Plaskett was adamant that the Anglers of today are not racists, though she wishes there was an anti-discrimination clause. "It was different back then," Plaskett said, referring to New Smyrna Beach's segregationist past. As a reminder is the Chisholm Elementary School in her predominantly African-American Westside district, which until the late 1960s was New Smyrna Beach's "separate, but equal" blacks-only high school.
So why wasn't Plaskett talking like this last year when she pushed the city to the brink of litigation against the anglers who have had their lease honored by the city since it was signed in 1946?
Plaskett even gave City Attorney Frank Gummey a back-handed compliment, saying in part "Tthat's why we pay you the big bucks," in reference to the options he presented to the commission regarding the anglers' offer to buy the property with the city holding the mortgage at 5 percent annually, which he said was fine, if that was the rote commissioners wanted to go.
Last year, Plaskett was among those last year saying it was Gummey who had to go because he said it was his legal opinion the lease was valid.
So why the change of heart from 2009?
Duh: Last year was election year and Mayor Sally Mackay and Commissioner Randy Richenberg needed to find something to propel them forward in the eyes of the voters.
Except, an Angler emerged in Barringer, who took the mayor on regarding issues that really matter: Overuse of reserves to artificially lower taxes and keep out of control salaries and pensions fueled. What emerged were questionable expenses such as thousands for an artificial Christmas tree and holiday lights on Canal Street, the $400,000-plus purchase of the former Dunn Lumber property that sits decaying to this day on top of arsenic-tainted soil and businesses on Canal, Flagler Avenue closing left and right despite millions pumped in through Community Redevelopment Agency funding over the last decade.
Dixie Freeway, aka U.S. 1 and our main thoroughfare, looks like a ghetto.
And on the day Barringer unveiled his new Economic Development Commission to help him find ways to generate such activity last month, it was revealed through NSBNEWS.net that the city's planning department sat on tens of millions off dollars in development projects, more than 70 in all, dating back five years.
But yet, the Anglers Club lease continues to resurface again and again.

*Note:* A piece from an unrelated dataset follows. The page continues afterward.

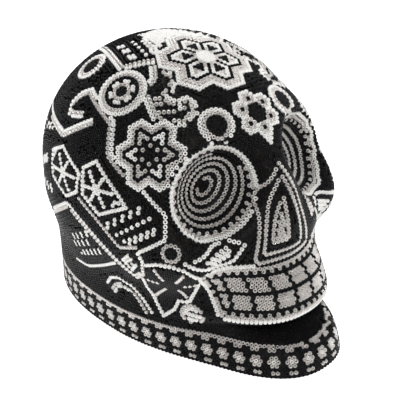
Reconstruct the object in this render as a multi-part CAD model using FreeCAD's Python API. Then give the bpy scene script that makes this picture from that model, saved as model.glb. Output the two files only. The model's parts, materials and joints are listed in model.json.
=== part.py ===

And while Sally Mackay was all smiles Tuesday as she should have been, the commission voted 4-0 with Barringer abstaining from the discussion and vote, not to entertain the Anglers' offer to buy the 1 acre-plus waterfront property on the North Causeway for $775,000. Instead, the lease will be honored for its remaing 33 years, at least as far as this commission is concerned.
Commissioner Judy Reiker, who crushed Richenberg in November's election, was on target when she said, "A deal is a deal is a deal."
Marilee Walters, the third candidate for mayor against the incumbent Mackay and the upstart Barringer, continues the manta of the anti-Anglers with her blog on NSBNEWS.net as does Palmer Wilson, also a regular blogger here who tried to unseat Grasty in last year's primary. Walters' blog is posted on the opinion page under her "Heart of the Matter" blog and Wilson's here on the Home page, the afternoon prior to the commission action and on the Opinion page as well under his blog, "Unfinished Business."
Just think: If Sally Mackay hadn't pushed the anti-Angler agenda that Richenberg and his campaign manager and North Beach resident Keith Gerhartz had lobbied so heavily for, she might be mayor today.
And speaking of lobbying, Bouchelle Island resident Bill Koleszar, the biggest critic of them all, was a no-show Tuesday. He has not returned calls for comment. Bully-Pulpit Bill was pushing for litigation or sale of the property, but when the appraisals came back showing the acreage was valued at several hundred thousand to a million at most with this weakened economy entrenched, he had little left to argue. His absence spoke volumes.